EXERCISE AIM =
Every line with the word "hinge" in it should be extracted from the data that follows.

RECORDS =

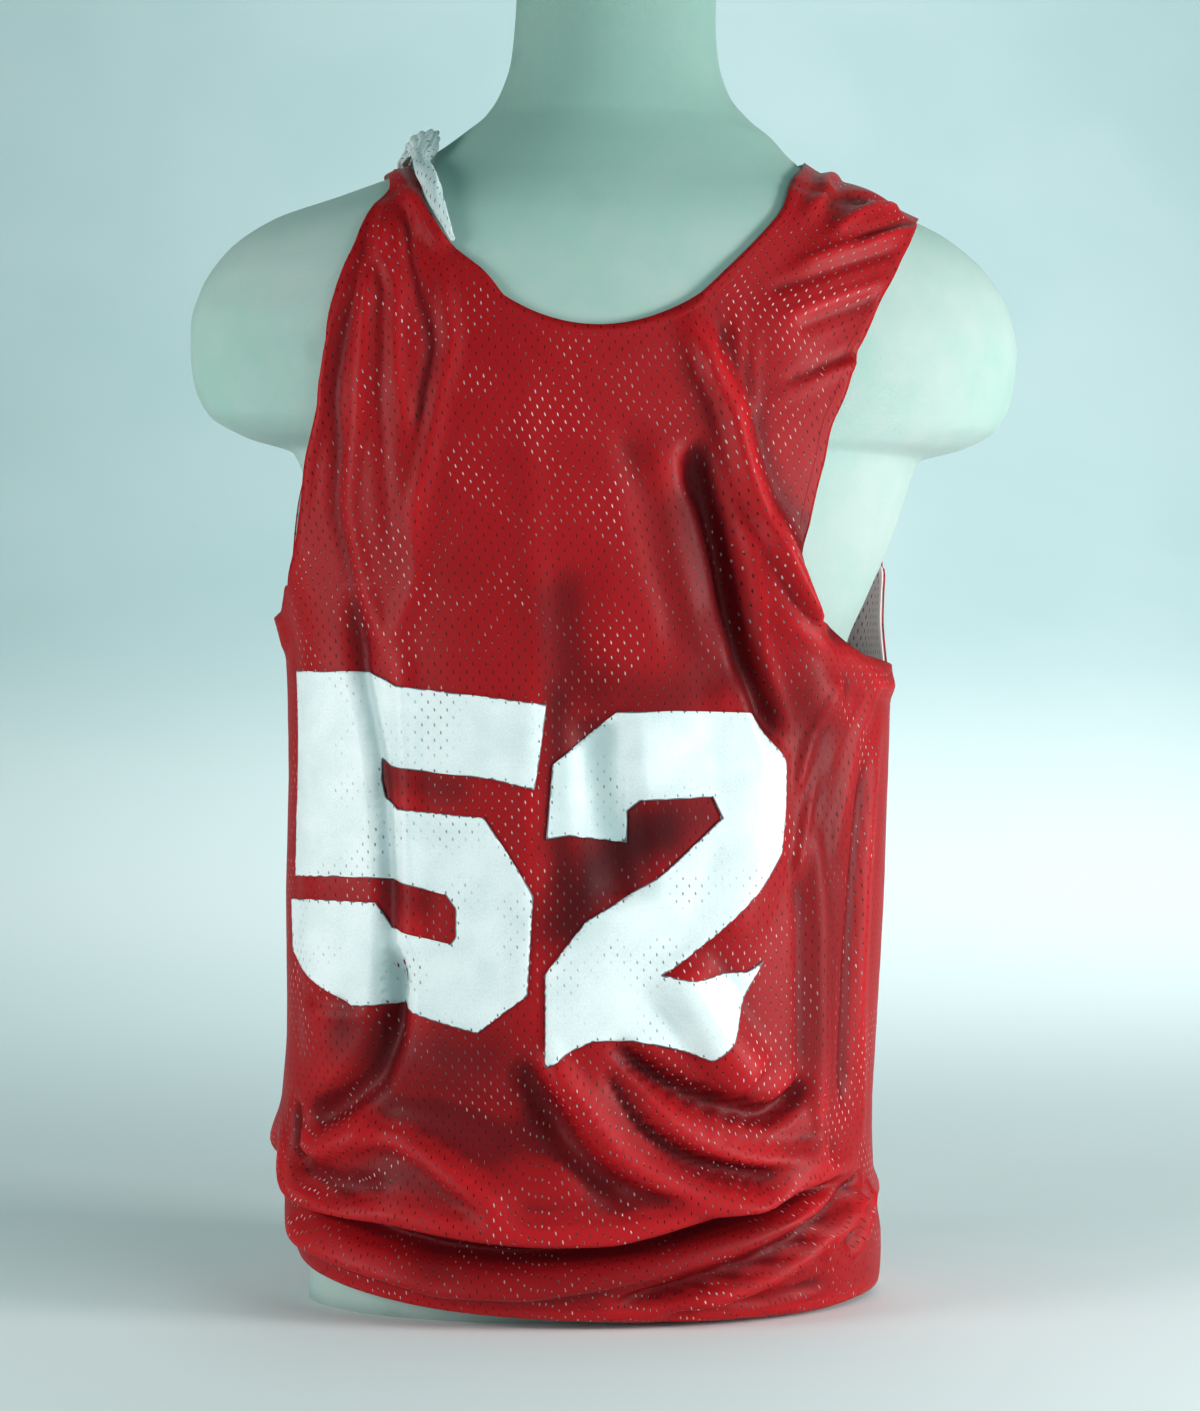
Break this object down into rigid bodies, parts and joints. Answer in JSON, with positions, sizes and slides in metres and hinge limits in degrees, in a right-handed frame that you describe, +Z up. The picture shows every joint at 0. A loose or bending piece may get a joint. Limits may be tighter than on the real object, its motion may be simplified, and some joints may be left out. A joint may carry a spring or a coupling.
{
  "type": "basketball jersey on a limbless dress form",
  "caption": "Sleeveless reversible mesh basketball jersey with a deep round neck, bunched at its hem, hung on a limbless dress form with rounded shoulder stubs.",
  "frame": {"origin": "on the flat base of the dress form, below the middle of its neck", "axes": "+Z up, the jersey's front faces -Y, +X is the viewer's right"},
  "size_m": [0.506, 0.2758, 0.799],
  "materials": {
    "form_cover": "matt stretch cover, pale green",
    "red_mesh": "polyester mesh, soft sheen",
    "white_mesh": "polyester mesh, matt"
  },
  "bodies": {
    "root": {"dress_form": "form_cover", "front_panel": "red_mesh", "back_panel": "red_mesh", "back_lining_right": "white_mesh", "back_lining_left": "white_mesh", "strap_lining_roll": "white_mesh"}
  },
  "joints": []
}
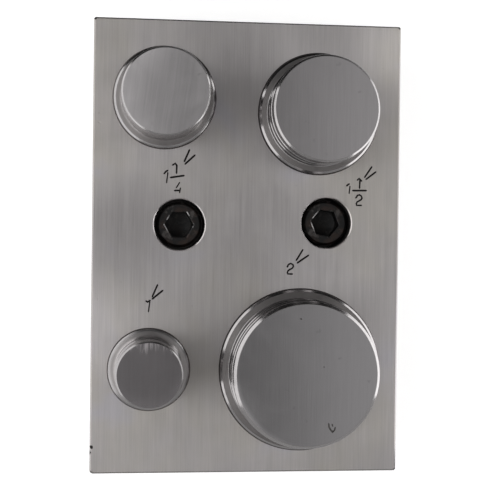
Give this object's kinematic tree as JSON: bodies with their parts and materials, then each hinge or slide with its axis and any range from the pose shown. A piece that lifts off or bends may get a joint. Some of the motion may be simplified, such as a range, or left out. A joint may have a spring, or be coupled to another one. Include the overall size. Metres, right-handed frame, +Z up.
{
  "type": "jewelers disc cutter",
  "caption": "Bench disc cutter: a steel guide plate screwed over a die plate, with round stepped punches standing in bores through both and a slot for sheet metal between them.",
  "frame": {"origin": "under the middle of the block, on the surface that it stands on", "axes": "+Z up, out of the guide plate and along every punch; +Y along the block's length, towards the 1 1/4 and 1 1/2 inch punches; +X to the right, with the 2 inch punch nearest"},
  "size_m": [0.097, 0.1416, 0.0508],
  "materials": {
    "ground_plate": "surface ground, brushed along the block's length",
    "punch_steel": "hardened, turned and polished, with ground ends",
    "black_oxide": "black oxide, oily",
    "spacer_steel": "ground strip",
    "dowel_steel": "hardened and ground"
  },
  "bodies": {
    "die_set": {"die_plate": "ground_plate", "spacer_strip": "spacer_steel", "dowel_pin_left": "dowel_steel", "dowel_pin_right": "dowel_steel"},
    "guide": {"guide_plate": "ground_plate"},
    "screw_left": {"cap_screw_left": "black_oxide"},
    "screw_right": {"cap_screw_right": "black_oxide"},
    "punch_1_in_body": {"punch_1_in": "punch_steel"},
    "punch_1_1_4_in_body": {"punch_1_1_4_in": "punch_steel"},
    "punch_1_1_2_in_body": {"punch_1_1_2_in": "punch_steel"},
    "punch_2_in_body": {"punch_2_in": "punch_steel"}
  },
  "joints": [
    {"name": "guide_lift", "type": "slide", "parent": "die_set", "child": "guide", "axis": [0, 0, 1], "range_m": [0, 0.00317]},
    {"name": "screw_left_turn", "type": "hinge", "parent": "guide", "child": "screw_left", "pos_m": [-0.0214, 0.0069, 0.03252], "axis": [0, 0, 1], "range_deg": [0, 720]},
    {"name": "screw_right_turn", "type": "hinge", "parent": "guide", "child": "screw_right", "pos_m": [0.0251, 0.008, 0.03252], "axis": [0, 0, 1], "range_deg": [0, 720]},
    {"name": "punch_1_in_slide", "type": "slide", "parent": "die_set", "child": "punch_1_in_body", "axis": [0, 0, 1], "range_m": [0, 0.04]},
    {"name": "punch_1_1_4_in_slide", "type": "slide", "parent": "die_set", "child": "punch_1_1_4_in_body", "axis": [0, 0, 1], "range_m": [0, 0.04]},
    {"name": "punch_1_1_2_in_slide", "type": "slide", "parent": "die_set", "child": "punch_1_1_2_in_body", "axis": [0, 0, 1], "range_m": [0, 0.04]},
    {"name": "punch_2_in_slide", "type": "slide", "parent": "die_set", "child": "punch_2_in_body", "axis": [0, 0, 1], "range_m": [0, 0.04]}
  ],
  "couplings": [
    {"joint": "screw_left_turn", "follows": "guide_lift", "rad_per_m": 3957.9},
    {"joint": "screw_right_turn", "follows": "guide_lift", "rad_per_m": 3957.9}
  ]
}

EXERCISE OUTPUT =
Break this object down into rigid bodies, parts and joints. Answer in JSON, with positions, sizes and slides in metres and hinge limits in degrees, in a right-handed frame that you describe, +Z up. The picture shows every joint at 0. A loose or bending piece may get a joint. Limits may be tighter than on the real object, its motion may be simplified, and some joints may be left out. A joint may carry a spring or a coupling.
Give this object's kinematic tree as JSON: bodies with their parts and materials, then each hinge or slide with its axis and any range from the pose shown. A piece that lifts off or bends may get a joint. Some of the motion may be simplified, such as a range, or left out. A joint may have a spring, or be coupled to another one. Include the overall size. Metres, right-handed frame, +Z up.
    {"name": "screw_left_turn", "type": "hinge", "parent": "guide", "child": "screw_left", "pos_m": [-0.0214, 0.0069, 0.03252], "axis": [0, 0, 1], "range_deg": [0, 720]},
    {"name": "screw_right_turn", "type": "hinge", "parent": "guide", "child": "screw_right", "pos_m": [0.0251, 0.008, 0.03252], "axis": [0, 0, 1], "range_deg": [0, 720]},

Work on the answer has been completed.